- REQUIREMENT
Write out each record again exactly as it stands.

[Stored items from a collection]
********************

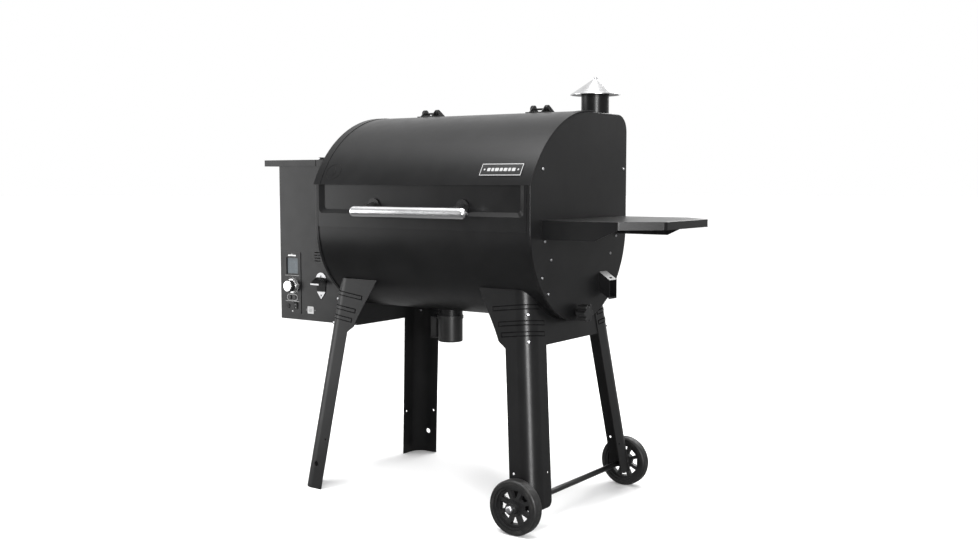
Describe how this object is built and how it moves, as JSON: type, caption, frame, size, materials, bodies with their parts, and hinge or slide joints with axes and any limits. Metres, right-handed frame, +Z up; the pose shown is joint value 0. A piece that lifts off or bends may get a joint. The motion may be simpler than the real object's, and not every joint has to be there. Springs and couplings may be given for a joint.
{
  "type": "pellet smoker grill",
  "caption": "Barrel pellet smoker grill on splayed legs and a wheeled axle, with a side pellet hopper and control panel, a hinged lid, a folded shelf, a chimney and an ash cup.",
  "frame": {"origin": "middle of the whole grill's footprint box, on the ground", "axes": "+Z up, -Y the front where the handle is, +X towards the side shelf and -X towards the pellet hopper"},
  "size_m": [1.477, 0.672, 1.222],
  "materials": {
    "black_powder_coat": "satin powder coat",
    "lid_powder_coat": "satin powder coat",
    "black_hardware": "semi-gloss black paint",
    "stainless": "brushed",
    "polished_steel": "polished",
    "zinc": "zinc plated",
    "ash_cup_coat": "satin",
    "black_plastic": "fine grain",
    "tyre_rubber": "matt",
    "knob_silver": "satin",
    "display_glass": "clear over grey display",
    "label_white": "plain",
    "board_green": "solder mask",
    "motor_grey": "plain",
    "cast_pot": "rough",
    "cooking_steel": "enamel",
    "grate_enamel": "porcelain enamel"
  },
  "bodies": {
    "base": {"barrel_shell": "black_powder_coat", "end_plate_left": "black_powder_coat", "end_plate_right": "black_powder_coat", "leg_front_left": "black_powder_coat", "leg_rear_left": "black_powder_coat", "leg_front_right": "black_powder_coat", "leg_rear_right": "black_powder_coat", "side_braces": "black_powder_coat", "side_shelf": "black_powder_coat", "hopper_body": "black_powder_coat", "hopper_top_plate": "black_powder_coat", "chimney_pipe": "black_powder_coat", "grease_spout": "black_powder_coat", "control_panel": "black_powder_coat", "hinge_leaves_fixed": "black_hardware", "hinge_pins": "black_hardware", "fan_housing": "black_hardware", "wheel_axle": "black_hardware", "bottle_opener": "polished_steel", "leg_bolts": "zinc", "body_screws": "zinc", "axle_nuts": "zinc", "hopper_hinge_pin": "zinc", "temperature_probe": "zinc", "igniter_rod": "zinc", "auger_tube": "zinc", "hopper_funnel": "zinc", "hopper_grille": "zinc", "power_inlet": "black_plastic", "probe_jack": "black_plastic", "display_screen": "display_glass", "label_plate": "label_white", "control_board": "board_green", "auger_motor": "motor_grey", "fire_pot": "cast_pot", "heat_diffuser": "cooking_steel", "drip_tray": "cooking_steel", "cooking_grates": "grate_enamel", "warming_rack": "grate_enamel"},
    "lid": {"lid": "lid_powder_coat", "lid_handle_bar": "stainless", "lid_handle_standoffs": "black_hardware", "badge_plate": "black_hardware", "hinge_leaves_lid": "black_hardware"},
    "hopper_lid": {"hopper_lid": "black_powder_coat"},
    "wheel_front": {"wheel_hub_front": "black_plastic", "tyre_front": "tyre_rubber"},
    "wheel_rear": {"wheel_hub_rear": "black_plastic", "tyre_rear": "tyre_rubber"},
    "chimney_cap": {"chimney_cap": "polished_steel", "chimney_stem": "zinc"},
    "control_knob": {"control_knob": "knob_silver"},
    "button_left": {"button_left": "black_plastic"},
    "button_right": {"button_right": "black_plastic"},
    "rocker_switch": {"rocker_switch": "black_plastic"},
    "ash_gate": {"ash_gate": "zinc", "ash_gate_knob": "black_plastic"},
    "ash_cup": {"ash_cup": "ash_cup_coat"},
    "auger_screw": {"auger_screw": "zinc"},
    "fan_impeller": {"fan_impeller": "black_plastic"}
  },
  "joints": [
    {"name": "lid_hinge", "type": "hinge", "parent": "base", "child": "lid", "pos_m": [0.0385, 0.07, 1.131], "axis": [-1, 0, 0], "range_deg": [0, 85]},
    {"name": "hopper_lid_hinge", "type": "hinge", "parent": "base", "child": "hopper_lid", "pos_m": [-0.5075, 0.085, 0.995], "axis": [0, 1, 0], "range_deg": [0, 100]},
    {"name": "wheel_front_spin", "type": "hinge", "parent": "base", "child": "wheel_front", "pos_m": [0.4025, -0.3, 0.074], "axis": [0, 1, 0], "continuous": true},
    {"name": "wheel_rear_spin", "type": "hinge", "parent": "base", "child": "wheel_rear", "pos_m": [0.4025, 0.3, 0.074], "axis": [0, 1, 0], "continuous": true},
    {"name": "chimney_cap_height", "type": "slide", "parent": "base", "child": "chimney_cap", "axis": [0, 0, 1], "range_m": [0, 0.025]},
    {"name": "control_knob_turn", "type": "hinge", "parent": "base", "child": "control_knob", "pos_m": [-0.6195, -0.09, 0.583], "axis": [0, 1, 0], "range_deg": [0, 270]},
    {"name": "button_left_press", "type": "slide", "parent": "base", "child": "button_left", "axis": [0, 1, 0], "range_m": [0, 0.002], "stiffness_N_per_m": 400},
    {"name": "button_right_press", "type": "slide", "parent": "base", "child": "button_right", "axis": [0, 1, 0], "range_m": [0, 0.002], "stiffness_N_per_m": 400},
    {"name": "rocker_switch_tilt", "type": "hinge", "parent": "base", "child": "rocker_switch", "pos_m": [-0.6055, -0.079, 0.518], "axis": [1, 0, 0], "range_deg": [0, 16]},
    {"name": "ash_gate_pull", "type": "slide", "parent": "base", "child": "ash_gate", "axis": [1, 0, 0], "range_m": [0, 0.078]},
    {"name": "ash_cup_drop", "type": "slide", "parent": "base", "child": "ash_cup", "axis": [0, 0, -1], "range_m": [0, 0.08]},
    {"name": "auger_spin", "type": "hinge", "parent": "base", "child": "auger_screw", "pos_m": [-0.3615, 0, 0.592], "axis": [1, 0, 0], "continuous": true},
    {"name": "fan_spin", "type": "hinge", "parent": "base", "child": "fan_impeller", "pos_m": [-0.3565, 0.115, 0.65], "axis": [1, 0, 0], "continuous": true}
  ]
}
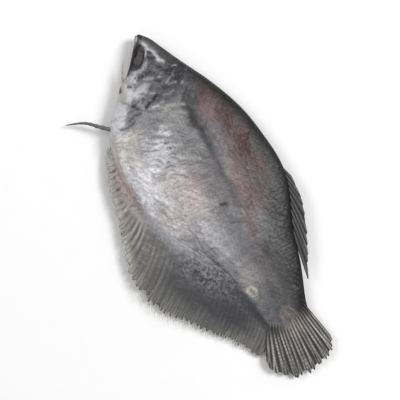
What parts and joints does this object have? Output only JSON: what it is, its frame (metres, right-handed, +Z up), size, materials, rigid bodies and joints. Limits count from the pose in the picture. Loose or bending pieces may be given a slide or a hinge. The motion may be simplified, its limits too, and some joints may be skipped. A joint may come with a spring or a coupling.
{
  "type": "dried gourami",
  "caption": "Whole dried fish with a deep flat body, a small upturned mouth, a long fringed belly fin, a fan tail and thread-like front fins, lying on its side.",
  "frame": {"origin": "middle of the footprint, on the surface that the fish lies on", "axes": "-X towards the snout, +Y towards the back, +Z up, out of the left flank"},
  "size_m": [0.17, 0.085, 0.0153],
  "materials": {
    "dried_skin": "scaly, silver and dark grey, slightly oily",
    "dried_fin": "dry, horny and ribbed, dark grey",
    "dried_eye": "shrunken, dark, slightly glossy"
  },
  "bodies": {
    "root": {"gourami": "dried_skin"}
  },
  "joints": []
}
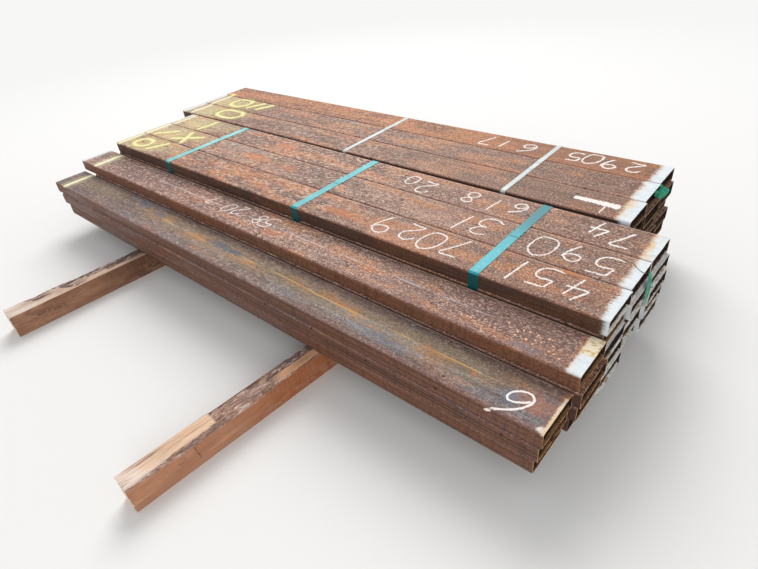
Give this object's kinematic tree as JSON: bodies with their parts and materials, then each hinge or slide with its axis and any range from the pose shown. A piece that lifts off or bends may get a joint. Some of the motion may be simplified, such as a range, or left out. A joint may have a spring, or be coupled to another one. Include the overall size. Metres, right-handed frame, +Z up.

********************

- REPLY TO THE TASK
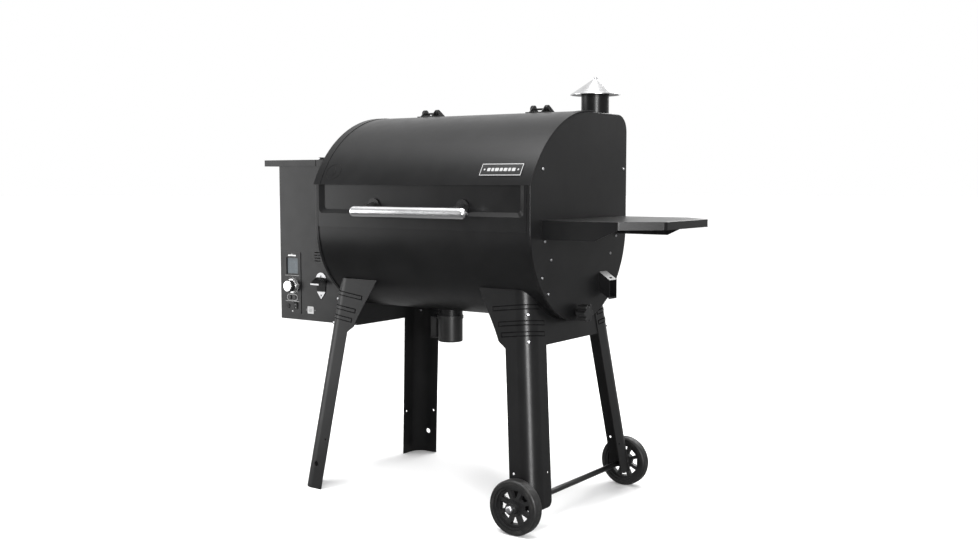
Describe how this object is built and how it moves, as JSON: type, caption, frame, size, materials, bodies with their parts, and hinge or slide joints with axes and any limits. Metres, right-handed frame, +Z up; the pose shown is joint value 0. A piece that lifts off or bends may get a joint. The motion may be simpler than the real object's, and not every joint has to be there. Springs and couplings may be given for a joint.
{
  "type": "pellet smoker grill",
  "caption": "Barrel pellet smoker grill on splayed legs and a wheeled axle, with a side pellet hopper and control panel, a hinged lid, a folded shelf, a chimney and an ash cup.",
  "frame": {"origin": "middle of the whole grill's footprint box, on the ground", "axes": "+Z up, -Y the front where the handle is, +X towards the side shelf and -X towards the pellet hopper"},
  "size_m": [1.477, 0.672, 1.222],
  "materials": {
    "black_powder_coat": "satin powder coat",
    "lid_powder_coat": "satin powder coat",
    "black_hardware": "semi-gloss black paint",
    "stainless": "brushed",
    "polished_steel": "polished",
    "zinc": "zinc plated",
    "ash_cup_coat": "satin",
    "black_plastic": "fine grain",
    "tyre_rubber": "matt",
    "knob_silver": "satin",
    "display_glass": "clear over grey display",
    "label_white": "plain",
    "board_green": "solder mask",
    "motor_grey": "plain",
    "cast_pot": "rough",
    "cooking_steel": "enamel",
    "grate_enamel": "porcelain enamel"
  },
  "bodies": {
    "base": {"barrel_shell": "black_powder_coat", "end_plate_left": "black_powder_coat", "end_plate_right": "black_powder_coat", "leg_front_left": "black_powder_coat", "leg_rear_left": "black_powder_coat", "leg_front_right": "black_powder_coat", "leg_rear_right": "black_powder_coat", "side_braces": "black_powder_coat", "side_shelf": "black_powder_coat", "hopper_body": "black_powder_coat", "hopper_top_plate": "black_powder_coat", "chimney_pipe": "black_powder_coat", "grease_spout": "black_powder_coat", "control_panel": "black_powder_coat", "hinge_leaves_fixed": "black_hardware", "hinge_pins": "black_hardware", "fan_housing": "black_hardware", "wheel_axle": "black_hardware", "bottle_opener": "polished_steel", "leg_bolts": "zinc", "body_screws": "zinc", "axle_nuts": "zinc", "hopper_hinge_pin": "zinc", "temperature_probe": "zinc", "igniter_rod": "zinc", "auger_tube": "zinc", "hopper_funnel": "zinc", "hopper_grille": "zinc", "power_inlet": "black_plastic", "probe_jack": "black_plastic", "display_screen": "display_glass", "label_plate": "label_white", "control_board": "board_green", "auger_motor": "motor_grey", "fire_pot": "cast_pot", "heat_diffuser": "cooking_steel", "drip_tray": "cooking_steel", "cooking_grates": "grate_enamel", "warming_rack": "grate_enamel"},
    "lid": {"lid": "lid_powder_coat", "lid_handle_bar": "stainless", "lid_handle_standoffs": "black_hardware", "badge_plate": "black_hardware", "hinge_leaves_lid": "black_hardware"},
    "hopper_lid": {"hopper_lid": "black_powder_coat"},
    "wheel_front": {"wheel_hub_front": "black_plastic", "tyre_front": "tyre_rubber"},
    "wheel_rear": {"wheel_hub_rear": "black_plastic", "tyre_rear": "tyre_rubber"},
    "chimney_cap": {"chimney_cap": "polished_steel", "chimney_stem": "zinc"},
    "control_knob": {"control_knob": "knob_silver"},
    "button_left": {"button_left": "black_plastic"},
    "button_right": {"button_right": "black_plastic"},
    "rocker_switch": {"rocker_switch": "black_plastic"},
    "ash_gate": {"ash_gate": "zinc", "ash_gate_knob": "black_plastic"},
    "ash_cup": {"ash_cup": "ash_cup_coat"},
    "auger_screw": {"auger_screw": "zinc"},
    "fan_impeller": {"fan_impeller": "black_plastic"}
  },
  "joints": [
    {"name": "lid_hinge", "type": "hinge", "parent": "base", "child": "lid", "pos_m": [0.0385, 0.07, 1.131], "axis": [-1, 0, 0], "range_deg": [0, 85]},
    {"name": "hopper_lid_hinge", "type": "hinge", "parent": "base", "child": "hopper_lid", "pos_m": [-0.5075, 0.085, 0.995], "axis": [0, 1, 0], "range_deg": [0, 100]},
    {"name": "wheel_front_spin", "type": "hinge", "parent": "base", "child": "wheel_front", "pos_m": [0.4025, -0.3, 0.074], "axis": [0, 1, 0], "continuous": true},
    {"name": "wheel_rear_spin", "type": "hinge", "parent": "base", "child": "wheel_rear", "pos_m": [0.4025, 0.3, 0.074], "axis": [0, 1, 0], "continuous": true},
    {"name": "chimney_cap_height", "type": "slide", "parent": "base", "child": "chimney_cap", "axis": [0, 0, 1], "range_m": [0, 0.025]},
    {"name": "control_knob_turn", "type": "hinge", "parent": "base", "child": "control_knob", "pos_m": [-0.6195, -0.09, 0.583], "axis": [0, 1, 0], "range_deg": [0, 270]},
    {"name": "button_left_press", "type": "slide", "parent": "base", "child": "button_left", "axis": [0, 1, 0], "range_m": [0, 0.002], "stiffness_N_per_m": 400},
    {"name": "button_right_press", "type": "slide", "parent": "base", "child": "button_right", "axis": [0, 1, 0], "range_m": [0, 0.002], "stiffness_N_per_m": 400},
    {"name": "rocker_switch_tilt", "type": "hinge", "parent": "base", "child": "rocker_switch", "pos_m": [-0.6055, -0.079, 0.518], "axis": [1, 0, 0], "range_deg": [0, 16]},
    {"name": "ash_gate_pull", "type": "slide", "parent": "base", "child": "ash_gate", "axis": [1, 0, 0], "range_m": [0, 0.078]},
    {"name": "ash_cup_drop", "type": "slide", "parent": "base", "child": "ash_cup", "axis": [0, 0, -1], "range_m": [0, 0.08]},
    {"name": "auger_spin", "type": "hinge", "parent": "base", "child": "auger_screw", "pos_m": [-0.3615, 0, 0.592], "axis": [1, 0, 0], "continuous": true},
    {"name": "fan_spin", "type": "hinge", "parent": "base", "child": "fan_impeller", "pos_m": [-0.3565, 0.115, 0.65], "axis": [1, 0, 0], "continuous": true}
  ]
}
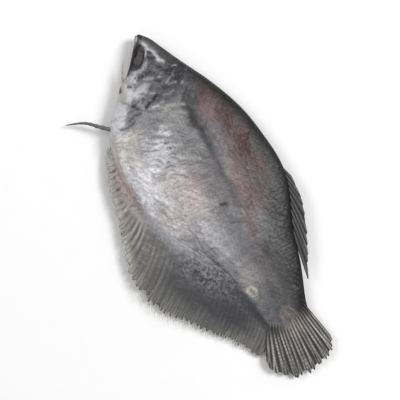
What parts and joints does this object have? Output only JSON: what it is, its frame (metres, right-handed, +Z up), size, materials, rigid bodies and joints. Limits count from the pose in the picture. Loose or bending pieces may be given a slide or a hinge. The motion may be simplified, its limits too, and some joints may be skipped. A joint may come with a spring or a coupling.
{
  "type": "dried gourami",
  "caption": "Whole dried fish with a deep flat body, a small upturned mouth, a long fringed belly fin, a fan tail and thread-like front fins, lying on its side.",
  "frame": {"origin": "middle of the footprint, on the surface that the fish lies on", "axes": "-X towards the snout, +Y towards the back, +Z up, out of the left flank"},
  "size_m": [0.17, 0.085, 0.0153],
  "materials": {
    "dried_skin": "scaly, silver and dark grey, slightly oily",
    "dried_fin": "dry, horny and ribbed, dark grey",
    "dried_eye": "shrunken, dark, slightly glossy"
  },
  "bodies": {
    "root": {"gourami": "dried_skin"}
  },
  "joints": []
}
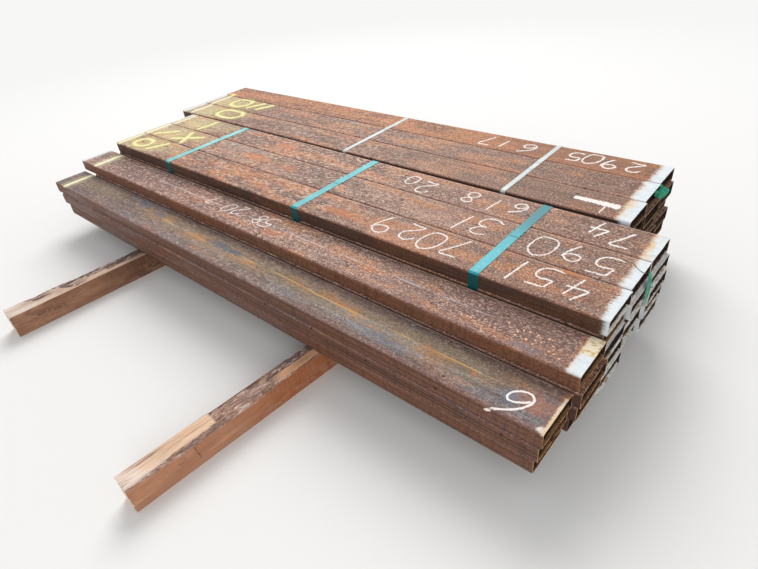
Give this object's kinematic tree as JSON: bodies with their parts and materials, then each hinge or slide with its axis and any range from the pose shown. A piece that lifts off or bends may get a joint. Some of the motion may be simplified, such as a range, or left out. A joint may have a spring, or be coupled to another one. Include the overall size. Metres, right-handed frame, +Z up.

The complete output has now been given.